Digital banks, even in the markets with established infrastructure will face challenges.
“Although some digital banks in APAC [the Asia-Pacific] have already turned profitable, such as Tencent-backed WeBank in China and the eponymous KakaoBank in Korea, most digital-only lenders’ risk frameworks and business models have not been tested through the economic cycle,” they said.
But those digital banks that are able to survive or thrive through the downturn are likely to be better-resourced and may pose a greater competitive threat over the medium term to digitally unprepared rivals.
“We would view smaller banks in jurisdictions with weaker digital banking capabilities as being more vulnerable to such disruption,” but said out-investing established players would be difficult in markets like Australia, Hong Kong, Japan and Singapore.

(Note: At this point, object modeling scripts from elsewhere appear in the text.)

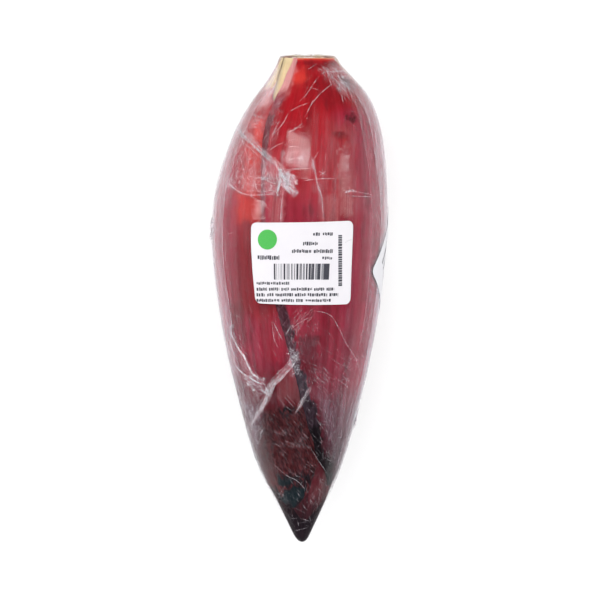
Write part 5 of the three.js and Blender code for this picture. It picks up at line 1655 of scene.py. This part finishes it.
def ink_material(name, colour, light):
    g = Graph(name)
    a = g.attr("sheet", True)
    n = g.noise(g.mapped(a, (3.0, 3.0, 1.0)), detail=3.0, rough=0.6)
    p = g.node("ShaderNodeBsdfPrincipled", {
        "Base Color": g.mix(g.span(n, 0.45, 0.8, 0.0, 1.0), colour, light), "Roughness": 0.6})
    return g.surface(p.outputs[0])


def label(name, at, cols=100, rows=82):
    w, h, corner = LABEL["w"], LABEL["h"], LABEL["corner"]
    ramp = np.array([0, 0.04, 0.15, 0.35, 0.65])
    b = np.concatenate([-h / 2 + corner * ramp, np.linspace(-h / 2 + corner, h / 2 - corner, rows - 10), (h / 2 - corner * ramp)[::-1]])
    into = np.maximum(0, np.abs(b) - (h / 2 - corner))
    half = w / 2 - corner + np.sqrt(np.maximum(0, corner ** 2 - into ** 2))
    u = np.linspace(-1, 1, cols)
    A, B = half[:, None] * u[None, :], np.broadcast_to(b[:, None], (len(b), cols))
    askew = 1.0 if at is FRONT_LABEL else 0.0
    P, Q = A - 0.044 * askew * B, B * (1 + 0.0016 * askew * A * (B > 0))
    out = label_place(at, P, Q, LABEL["lift"] + LABEL["thick"])
    inn = label_place(at, P[::3, ::3], Q[::3, ::3], LABEL["lift"])
    verts, faces = plate(out, inn)
    sheet = np.concatenate([np.stack([A, B, A * 0], -1).reshape(-1, 3),
                            np.stack([A[::3, ::3], B[::3, ::3], A[::3, ::3] * 0 + 5], -1).reshape(-1, 3)])
    return make_mesh(name, verts, faces, dict(sheet=sheet))


class Ink:
    """Printed marks, and a painted crease shade: thin raised patches on a label."""

    def __init__(self, at):
        self.at, self.v, self.f, self.s, self.n = at, [], [], [], 0

    def rect(self, a0, b0, a1, b1, step=1.6):
        na, nb = max(2, int(abs(a1 - a0) / step) + 2), max(2, int(abs(b1 - b0) / step) + 2)
        A, B = np.meshgrid(np.linspace(a0, a1, na), np.linspace(b0, b1, nb))
        self.v.append(label_place(self.at, A, B, LABEL["lift"] + LABEL["thick"] + 0.03).reshape(-1, 3))
        self.f.append(grid_faces(nb, na, self.n))
        self.s.append(np.stack([A, B, A * 0], -1).reshape(-1, 3))
        self.n += na * nb

    def disc(self, ca, cb, r, rings=8, n=48):
        f = np.linspace(0.0, 1, rings + 1)[1:]
        t = np.arange(n) * 2 * math.pi / n
        A = np.concatenate([[ca], (ca + r * f[:, None] * np.cos(t)).ravel()])
        B = np.concatenate([[cb], (cb + r * f[:, None] * np.sin(t)).ravel()])
        self.v.append(label_place(self.at, A, B, LABEL["lift"] + LABEL["thick"] + 0.03))
        i = np.arange(n)
        self.f3 = np.stack([np.full(n, self.n), self.n + 1 + i, self.n + 1 + (i + 1) % n], -1)
        faces = []
        for j in range(rings - 1):
            a = self.n + 1 + j * n
            faces.append(np.stack([a + i, a + n + i, a + n + (i + 1) % n, a + (i + 1) % n], -1))
        self.f.append(np.concatenate(faces))
        self.s.append(np.stack([A, B, A * 0], -1))
        self.n += len(A)

    def build(self, name, material):
        faces = [np.concatenate(self.f)]
        if hasattr(self, "f3"):
            faces.append(self.f3)
        o = make_mesh(name, np.concatenate(self.v), faces, dict(sheet=np.concatenate(self.s)))
        return finish_piece(o, material, "front_label" if self.at is FRONT_LABEL else "side_label")


MAT["paper"] = paper_material("label_paper", (0.700, 0.680, 0.708))
MAT["paper_side"] = paper_material("label_paper_side", (0.660, 0.655, 0.680))
finish_piece(label("label_front", FRONT_LABEL), MAT["paper"], "front_label", "front_label")
finish_piece(label("label_side", SIDE_LABEL), MAT["paper_side"], "side_label", "side_label")


MAT["ink"] = ink_material("label_ink", (0.035, 0.035, 0.05), (0.12, 0.12, 0.14))
MAT["ink_worn"] = ink_material("label_ink_worn", (0.22, 0.22, 0.24), (0.40, 0.40, 0.43))


def px_on_label(px, py):
    t, s = under(px, py)
    return label_coordinates(FRONT_LABEL, t, s)


def print_front():
    rng = np.random.RandomState(7)
    black, grey = Ink(FRONT_LABEL), Ink(FRONT_LABEL)

    def row(x0, x1, y, high, words):
        """A row of small blocks in place of words, between places x0 and x1 of the picture."""
        total = sum(words) + 0.7 * (len(words) - 1)
        at, k = x0, (x1 - x0) / total
        for wlen in words:
            end = at + wlen * k
            while at < end - 0.5:
                d = min(end - at, rng.choice([1.3, 1.7, 2.1, 2.6]))
                a, b = px_on_label([at, at + d * rng.uniform(0.62, 0.82)], [y, y])
                lo, hi = rng.choice([0.5, 0.5, 0.42, 0.30]), rng.choice([0.5, 0.5, 0.40, 0.30])
                black.rect(a[0], b[0] - high * lo, a[1], b[1] + high * hi, 3.0)
                at += d
            at = end + 0.7 * k

    row(313, 333, 234.0, 1.55, [3, 4])
    row(303, 318, 243.5, 1.7, [4])
    row(292, 333, 251.0, 1.75, [6, 6])
    row(322, 332, 258.0, 1.4, [3])
    row(258, 280, 257.5, 2.0, [5])
    row(257, 290, 283.1, 1.35, [9])
    row(257, 334, 289.0, 1.5, [4, 4, 3, 8, 4, 3])
    row(257, 338, 294.6, 1.5, [4, 3, 8, 5, 9, 4])
    row(257, 331, 300.2, 1.45, [9, 5, 3, 10])
    # the upright row near the right edge
    y = 235.0
    while y < 285:
        d = rng.uniform(1.6, 3.0)
        a, b = px_on_label([338.0, 341.6], [y, y + d * 0.75])
        black.rect(a[0], b[1], a[1], b[0], 3.0)
        y += d
    # bars
    x = 274.0
    while x < 329:
        w = rng.choice([0.6, 0.6, 1.2, 1.8])
        a, b = px_on_label([x, x + w], [263.5, 279.5])
        (black if rng.rand() > 0.25 else grey).rect(a[0], b[1], a[1], b[0], 4.0)
        x += w + rng.choice([0.6, 0.9, 1.4])
    # painted shade of a small crease that runs in from the right edge, drawn as a grey line
    crease_shade = Ink(FRONT_LABEL)
    way = np.array([(344.6, 243.0), (346.0, 241.4), (347.8, 240.4), (349.6, 239.8), (351.2, 239.5)])
    for (x0, y0), (x1, y1) in zip(way[:-1], way[1:]):
        a, b = px_on_label([x0, x1], [(y0 + y1) / 2, (y0 + y1) / 2])
        crease_shade.rect(a[0], b[0] - 0.16, a[1], b[1] + 0.16, 3.0)
    crease_shade.build("label_front_crease_shade", ink_material("label_crease_shade", (0.50, 0.48, 0.51), (0.60, 0.58, 0.61)))
    # a plain green disc
    green = Ink(FRONT_LABEL)
    a, b = px_on_label([267.5], [239.5])
    green.disc(float(a[0]), float(b[0]), 4.6)
    black.build("label_front_print", MAT["ink"])
    grey.build("label_front_print_grey", MAT["ink_worn"])
    green.build("label_front_disc", ink_material("label_ink_green", (0.055, 0.40, 0.065), (0.10, 0.50, 0.11)))


def print_side():
    """Plain bars, block rows and two rules on the second label."""
    rng = np.random.RandomState(17)
    black, grey = Ink(SIDE_LABEL), Ink(SIDE_LABEL)
    for b in (4.4, -15.2):
        grey.rect(-15.0, b, 20.7, b + 0.25)
    x = -14.0
    while x < 5.0:
        w = rng.choice([0.28, 0.28, 0.56, 0.84])
        black.rect(x, -7.5, x + w, 2.0, 4.0)
        x += w + rng.choice([0.30, 0.42, 0.66])

    def row(a0, a1, b, high, words):
        total = sum(words) + 0.7 * (len(words) - 1)
        at, k = a0, (a1 - a0) / total
        for n in words:
            end = at + n * k
            while at < end - 0.25:
                d = min(end - at, rng.choice([0.62, 0.8, 1.0, 1.2]))
                lo, hi = rng.choice([0.5, 0.5, 0.42, 0.30]), rng.choice([0.5, 0.5, 0.40, 0.30])
                black.rect(at, b - high * lo, at + d * rng.uniform(0.62, 0.82), b + high * hi, 3.0)
                at += d
            at = end + 0.7 * k

    row(-14.0, 12.0, 12.2, 2.2, [5, 7])
    row(-14.0, 18.0, 7.6, 1.4, [4, 6, 3, 7])
    row(-14.0, 5.0, -11.4, 1.4, [6, 5])
    for b in (0.6, -2.6, -5.8, -9.0, -12.2):
        row(8.0, 18.4, b, 1.3, [3, 4])
    black.build("label_side_print", MAT["ink"])
    grey.build("label_side_rules", MAT["ink_worn"])


print_front()
print_side()


# ------------------------------------------------------------------ floor, light, camera
def setting():
    sc = bpy.context.scene
    sc.view_settings.view_transform = "Standard"
    g = Graph("studio_floor")
    n = g.noise(g.node("ShaderNodeTexCoord").outputs["Object"], scale=3.0, detail=2.0)
    d = g.node("ShaderNodeBsdfDiffuse", {"Color": g.mix(n, (0.86, 0.86, 0.865), (0.88, 0.88, 0.885))})
    e = g.node("ShaderNodeEmission", {"Color": (1, 1, 1, 1), "Strength": 1.08})
    m = g.node("ShaderNodeMixShader", {"Fac": 0.62})
    g.t.links.new(d.outputs[0], m.inputs[1])
    g.t.links.new(e.outputs[0], m.inputs[2])
    g.surface(m.outputs[0])
    w = 6000.0
    k = np.linspace(-w / 2, w / 2, 5)
    X, Y = np.meshgrid(k, k)
    floor = make_mesh("studio_floor", np.stack([X, Y, X * 0 - 0.05], -1).reshape(-1, 3), [grid_faces(5, 5)])
    floor.data.materials.append(g.mat)

    world = bpy.data.worlds.new("studio")
    sc.world = world
    world.use_nodes = True
    t = world.node_tree
    t.nodes.clear()
    out = t.nodes.new("ShaderNodeOutputWorld")
    path = t.nodes.new("ShaderNodeLightPath")
    seen_bg = t.nodes.new("ShaderNodeBackground")
    seen_bg.inputs["Color"].default_value = (1, 1, 1, 1)
    seen_bg.inputs["Strength"].default_value = 1.0
    coord = t.nodes.new("ShaderNodeTexCoord")
    split = t.nodes.new("ShaderNodeSeparateXYZ")
    t.links.new(coord.outputs["Generated"], split.inputs[0])
    ramp = t.nodes.new("ShaderNodeValToRGB")
    t.links.new(split.outputs["Z"], ramp.inputs["Fac"])
    e = ramp.color_ramp.elements
    def fill(e, stops):
        for at, v in stops:
            if at in (0.0, 1.0):
                x = e[0] if at == 0 else e[-1]
            else:
                x = e.new(at)
            x.position = at
            x.color = (v, v, v * 1.01, 1)

    fill(e, ((0.0, 1.2), (0.2, 1.05), (0.45, 0.48), (0.7, 0.16), (1.0, 0.11)))
    # what the film mirrors: a dim room, dark beyond both ends of the bud
    ramp2 = t.nodes.new("ShaderNodeValToRGB")
    t.links.new(split.outputs["Z"], ramp2.inputs["Fac"])
    fill(ramp2.color_ramp.elements, ((0.0, 0.62), (0.15, 0.36), (0.4, 0.10), (0.7, 0.04), (1.0, 0.03)))
    ends = t.nodes.new("ShaderNodeMath")
    ends.operation = "ABSOLUTE"
    t.links.new(split.outputs["Y"], ends.inputs[0])
    dim = t.nodes.new("ShaderNodeMapRange")
    dim.interpolation_type = "SMOOTHSTEP"
    for name, v in (("From Min", 0.30), ("From Max", 0.85), ("To Min", 1.0), ("To Max", 0.10)):
        dim.inputs[name].default_value = v
    t.links.new(ends.outputs[0], dim.inputs["Value"])
    mirrored_bg = t.nodes.new("ShaderNodeBackground")
    t.links.new(ramp2.outputs["Color"], mirrored_bg.inputs["Color"])
    t.links.new(dim.outputs[0], mirrored_bg.inputs["Strength"])
    lit = t.nodes.new("ShaderNodeBackground")
    lit.inputs["Strength"].default_value = 1.0
    t.links.new(ramp.outputs["Color"], lit.inputs["Color"])
    both = t.nodes.new("ShaderNodeMixShader")
    t.links.new(path.outputs["Is Glossy Ray"], both.inputs[0])
    t.links.new(lit.outputs[0], both.inputs[1])
    t.links.new(mirrored_bg.outputs[0], both.inputs[2])
    mix = t.nodes.new("ShaderNodeMixShader")
    t.links.new(path.outputs["Is Camera Ray"], mix.inputs[0])
    t.links.new(both.outputs[0], mix.inputs[1])
    t.links.new(seen_bg.outputs[0], mix.inputs[2])
    t.links.new(mix.outputs[0], out.inputs["Surface"])

    def area(name, where, size, radiance, shape="RECTANGLE", target=(0, 0.02, 0.05), mirrored=True, across=None):
        l = bpy.data.lights.new(name, "AREA")
        l.shape = shape
        l.size = size[0]
        l.size_y = size[1]
        a = size[0] * size[1] * (math.pi / 4 if shape in ("DISK", "ELLIPSE") else 1)
        l.energy = radiance * math.pi * a
        o = bpy.data.objects.new(name, l)
        o.location = where
        away = (Vector(where) - Vector(target)).normalized()
        side = Vector(across if across else (1, 0, 0))
        side = (side - away * side.dot(away)).normalized()
        o.rotation_euler = Matrix((side, away.cross(side), away)).transposed().to_euler()
        o.visible_glossy = mirrored
        sc.collection.objects.link(o)
        return o

    def at(north, east, far):
        """A place at a slant from above: degrees towards +Y and towards +X."""
        v = np.array([math.tan(east * RAD), math.tan(north * RAD), 1.0])
        v = v / np.linalg.norm(v) * far
        return (v[0], v[1] + 0.03, v[2] + 0.04)

    area("softbox", (-0.180, 0.444, 0.937), (0.46, 0.29), 7.4, across=(500, -47, 127))
    area("overhead", at(0, 0, 1.9), (1.9, 1.1), 1.85, mirrored=False)
    area("front_fill", at(-58, 0, 1.6), (1.3, 0.6), 4.6, mirrored=False)
    area("top_fill", at(56, 0, 1.5), (1.0, 0.6), 2.4, mirrored=False)
    area("side_left", (-1.25, 0.05, 0.50), (1.5, 0.7), 1.9, mirrored=False, across=(0, 1, 0))
    area("side_right", (1.25, 0.05, 0.50), (1.5, 0.7), 1.9, mirrored=False, across=(0, 1, 0))
    area("spot_left", (-0.827, 0.115, 0.659), (0.25, 0.175), 7.0, "ELLIPSE", across=(176, -17, 239))
    area("spot_right", (0.842, 0.240, 0.610), (0.26, 0.105), 5.0, across=(235, -43, -329))

    cam = bpy.data.cameras.new("camera")
    cam.sensor_width = 36.0
    cam.lens = PX * 36 / 600
    cam.clip_start, cam.clip_end = 0.05, 20
    o = bpy.data.objects.new("camera", cam)
    o.location = (CAMERA_X * MM, 0, CAMERA_HEIGHT * MM)
    o.rotation_euler = (0, 0, 0)
    sc.collection.objects.link(o)
    sc.camera = o


setting()
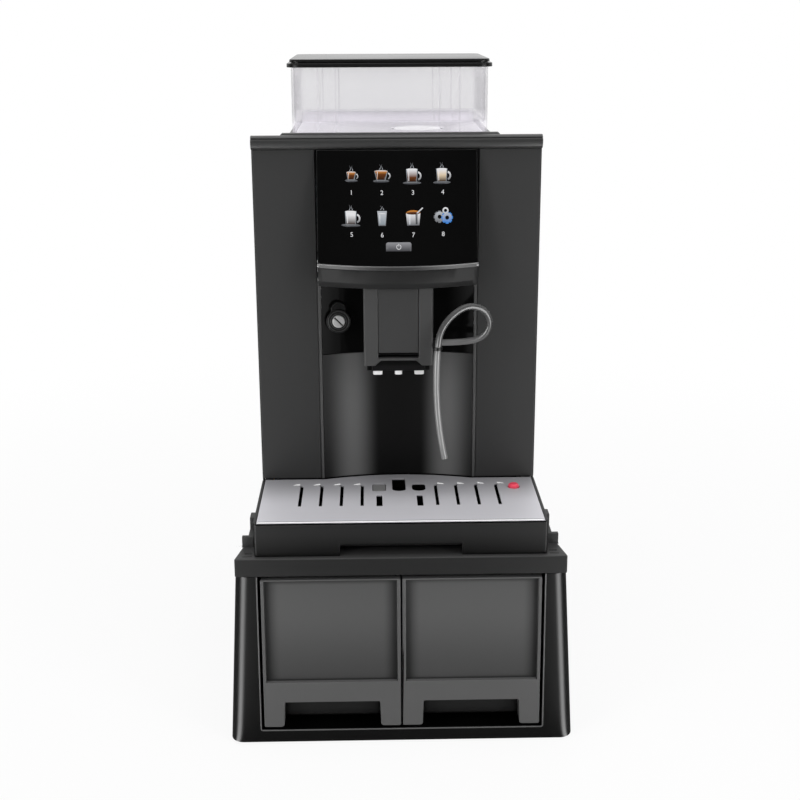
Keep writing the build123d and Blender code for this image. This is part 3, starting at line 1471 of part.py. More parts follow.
# Electrical parts
board_x = inner_half - frame_wall - board_standoff
board_y0 = front + board_back
supply_y = front + supply_back
fan_z = pan_top + fan_height
socket_z = pan_top + socket_height
rocker_y = back - rocker_setback


def make_control_board():
    """Control board on standoffs, with its larger components."""
    z0 = pan_top + board_bottom
    board = block(board_x - board_wall, board_x, board_y0, board_y0 + board_length, z0, z0 + board_height)
    for y, z, dy, dz, high in chip_places:
        board += block(board_x - board_wall - high, board_x - board_wall, board_y0 + y, board_y0 + y + dy,
                       z0 + z, z0 + z + dz)
    for y in (standoff_inset, board_length - standoff_inset):
        for z in (standoff_inset, board_height - standoff_inset):
            board += along_x(standoff_radius, board_y0 + y, z0 + z, board_x, inner_half - frame_wall)
    return board


def make_power_supply():
    case = block(supply_x - supply_width / 2, supply_x + supply_width / 2, supply_y - supply_depth / 2,
                 supply_y + supply_depth / 2 - 30.0, pan_top, pan_top + supply_height)
    for row in range(5):
        y = supply_y - supply_depth / 2 + 8.0 + row * 9.0
        case -= block(supply_x - supply_width * 0.35, supply_x + supply_width * 0.35, y, y + 3.0,
                      pan_top + supply_height - 2.0, pan_top + supply_height + 1)
    return case


def make_fan_frame():
    """Square fan housing with three struts and the pin that carries the rotor."""
    y0 = rear_inner - fan_wall
    half = fan_size / 2
    frame = block(fan_x - half, fan_x + half, y0, rear_inner, fan_z - half, fan_z + half)
    frame -= along_y(fan_bore, fan_x, fan_z, y0 - 1, rear_inner + 1)
    for turn in (0, 120, 240):
        strut = Pos(fan_x, y0 + 1.5, fan_z) * Rot(0, turn, 0) * Pos(fan_bore / 2 + 1, 0, 0)
        frame += strut * Box(fan_bore, 3.0, 3.0)
    frame += along_y(fan_hub * 0.8, fan_x, fan_z, y0, y0 + 3.0)
    return frame + along_y(fan_pin, fan_x, fan_z, y0, rear_inner - 3.0)


def make_fan_rotor():
    """Fan hub with its blades, bored for the pin."""
    y0 = rear_inner - fan_wall + 4.0
    y1 = rear_inner - 2.0
    rotor = along_y(fan_hub, fan_x, fan_z, y0, y1)
    reach = fan_bore - fan_tip_gap
    for step in range(fan_blades):
        turn = Pos(fan_x, (y0 + y1) / 2, fan_z) * Rot(0, step * 360 / fan_blades, 0)
        blade = turn * Pos((reach + fan_hub) / 2 - 1, 0, 0) * Rot(35, 0, 0)
        rotor += blade * Box(reach - fan_hub, 1.4, fan_hub * 1.1)
    return rotor - along_y(fan_pin + running_gap, fan_x, fan_z, y0 - 1, y1 - 0.8)


def make_power_inlet():
    """Three-pin appliance inlet with a switch pocket beside it, in one moulding."""
    half = socket_cutout_height / 2 - cover_gap
    x0 = switch_x - switch_width / 2 - socket_wall
    x1 = inlet_x + socket_width / 2 + socket_wall
    inlet = block(x0, x1, back - socket_depth, back, socket_z - half, socket_z + half)
    inlet += block(x0 - socket_flange, x1 + socket_flange, back, back + socket_wall,
                   socket_z - half - socket_flange, socket_z + half + socket_flange)
    well = half - socket_wall
    inlet -= block(inlet_x - socket_width / 2, inlet_x + socket_width / 2, back - socket_depth + 3.0, back + 3,
                   socket_z - well, socket_z + well)
    inlet -= block(switch_x - switch_width / 2, switch_x + switch_width / 2, back - socket_depth + 3.0,
                   back + 3, socket_z - well, socket_z + well)
    for x, z in ((-7.0, -2.0), (0.0, 2.5), (7.0, -2.0)):
        inlet += block(inlet_x + x - 1.0, inlet_x + x + 1.0, back - socket_depth + 2.0, back - 1.0,
                       socket_z + z - 2.0, socket_z + z + 2.0)
    for side in (-1, 1):
        x = switch_x + side * switch_width / 2
        inlet += along_x(rocker_pin, rocker_y, socket_z, min(x, x - side * 1.2), max(x, x - side * 1.2))
    return inlet


def make_rocker():
    """Rocker that tips about a cross pin."""
    half = socket_cutout_height / 2 - cover_gap - socket_wall - 1.2
    x_half = switch_width / 2 - 0.3
    dish = 1.2
    rocker = prism_x([(back - 4.0, socket_z - half), (back + 2.0, socket_z - half), (back + 2.0 - dish, socket_z),
                      (back + 2.0, socket_z + half), (back - 4.0, socket_z + half),
                      (rocker_y - 3.0, socket_z)], switch_x - x_half, switch_x + x_half)
    return rocker - along_x(rocker_pin + running_gap, rocker_y, socket_z, switch_x - x_half - 1,
                            switch_x + x_half + 1)


PARTS = {
    "base_shell": make_base_shell,
    "base_feet": make_base_feet,
    "base_deck": make_base_deck,
    "left_drawer_face": lambda: make_drawer_face(-1),
    "left_drawer_bin": lambda: make_drawer_bin(-1),
    "right_drawer_face": lambda: make_drawer_face(1),
    "right_drawer_bin": lambda: make_drawer_bin(1),
    "machine_feet": make_machine_feet,
    "chassis": make_chassis,
    "equipment_shelf": make_shelf,
    "left_side_cover": lambda: make_side_cover(-1),
    "right_side_cover": lambda: make_side_cover(1),
    "rear_cover": make_rear_cover,
    "left_front_panel": lambda: make_front_panel(-1),
    "right_front_panel": lambda: make_front_panel(1),
    "top_cover": make_top_cover,
    "case_screws": make_case_screws,
    "head_housing": make_head_housing,
    "head_trim": lambda: trim_ring(0.05, trim_low, trim_high),
    "screen_glass": make_screen_glass,
    "display_panel": make_display,
    "recess_liner": make_recess_liner,
    "splash_back": make_splash_back,
    "edge_strips": make_edge_strips,
    "lock_boss": make_lock_boss,
    "lock_disc": make_lock_disc,
    "spout_guide": make_spout_guide,
    "spout_body": make_spout_body,
    "spout_cover": make_spout_cover,
    "nozzle_block": make_nozzle_block,
    "outlet_nozzles": make_nozzles,
    "hose_holder": make_hose_holder,
    "milk_hose": make_milk_hose,
    "drip_tray": make_drip_tray,
    "drip_plate": make_drip_plate,
    "tray_float": make_float,
    "bean_hopper": make_hopper,
    "hopper_lid": make_hopper_lid,
    "grinder_case": make_grinder_case,
    "upper_burr": make_upper_burr,
    "grinder_rotor": make_grinder_rotor,
    "grind_dial": make_grind_dial,
    "powder_duct": make_powder_duct,
    "brew_frame": make_brew_frame,
    "brew_cylinder": make_brew_cylinder,
    "brew_piston": make_brew_piston,
    "drive_spindle": make_drive_spindle,
    "brew_motor": make_brew_motor,
    "grounds_chute": make_grounds_chute,
    "water_tank": make_water_tank,
    "tank_lid": make_tank_lid,
    "boiler": make_boiler,
    "water_pump": make_pump,
    "water_pipes": make_water_pipes,
    "control_board": make_control_board,
    "power_supply": make_power_supply,
    "fan_frame": make_fan_frame,
    "fan_rotor": make_fan_rotor,
    "power_inlet": make_power_inlet,
    "switch_rocker": make_rocker,
}


def write_parts():
    """Builds each part and writes it as its own STEP file."""
    os.makedirs("parts", exist_ok=True)
    for name, make in PARTS.items():
        solid = make()
        export_step(solid, f"parts/{name}.step")


write_parts()
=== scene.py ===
import json
import logging
import math
from dataclasses import dataclass
from enum import Enum
from typing import Callable, Sequence

import bmesh
import bpy
from mathutils import Matrix, Vector
from mathutils.bvhtree import BVHTree

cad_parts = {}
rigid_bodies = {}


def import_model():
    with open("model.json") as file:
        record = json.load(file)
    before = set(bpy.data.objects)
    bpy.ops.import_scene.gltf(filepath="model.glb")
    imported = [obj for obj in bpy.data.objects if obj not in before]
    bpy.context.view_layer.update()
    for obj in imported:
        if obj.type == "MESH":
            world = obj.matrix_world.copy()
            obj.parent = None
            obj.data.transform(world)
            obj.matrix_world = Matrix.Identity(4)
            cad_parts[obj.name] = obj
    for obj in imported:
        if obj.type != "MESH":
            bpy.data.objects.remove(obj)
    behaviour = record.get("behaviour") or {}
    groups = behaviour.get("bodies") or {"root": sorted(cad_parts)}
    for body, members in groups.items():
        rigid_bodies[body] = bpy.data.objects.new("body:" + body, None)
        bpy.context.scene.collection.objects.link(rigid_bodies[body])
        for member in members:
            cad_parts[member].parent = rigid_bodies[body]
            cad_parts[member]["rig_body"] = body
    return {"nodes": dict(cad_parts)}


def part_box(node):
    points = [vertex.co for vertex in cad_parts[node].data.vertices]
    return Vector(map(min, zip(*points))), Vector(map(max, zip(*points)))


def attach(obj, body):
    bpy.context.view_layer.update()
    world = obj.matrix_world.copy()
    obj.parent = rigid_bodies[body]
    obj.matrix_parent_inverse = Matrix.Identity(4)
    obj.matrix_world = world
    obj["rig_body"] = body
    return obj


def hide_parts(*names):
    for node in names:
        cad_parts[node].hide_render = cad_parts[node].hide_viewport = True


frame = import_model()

log = logging.getLogger("espresso")
MM = 0.001
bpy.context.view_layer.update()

Shape = bmesh.types.BMesh
Vert = bmesh.types.BMVert
Piece = bpy.types.Object
Socket = bpy.types.NodeSocket
Colour = tuple[float, float, float, float]
Point = tuple[float, float, float]
Flat = tuple[float, float]

ORIGIN: Point = (0.0, 0.0, 0.0)
SIDES = {"left": -1.0, "right": 1.0}
SHARP = math.radians(32.0)  # edges sharper than this are eased
CLOSE = 1e-4  # points nearer to each other than this, in millimetres, are one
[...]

Downturn testing some virtual banks
Fitch said the current steep downturn could reveal weaknesses in the approaches of some virtual banks such as UK-based online bank Monzo, whose viability is now under a cloud.
“The virtual banks likely to provide more formidable competition for incumbents over the medium term include those backed by established technology platforms, such as Facebook or Alibaba, or deep-pocketed corporates, such as Reliance or Singtel,” Fitch said, explaining that they had the necessary funds for heavy financial investment necessary for entrants to attain scale, maintain cost competitiveness and survive the initial loss-making stages of a start-up.
“Strong name recognition associated with the parent may also help to generate credibility and aid in building a customer base, as well as providing potential synergies that may give the lending business a competitive edge.”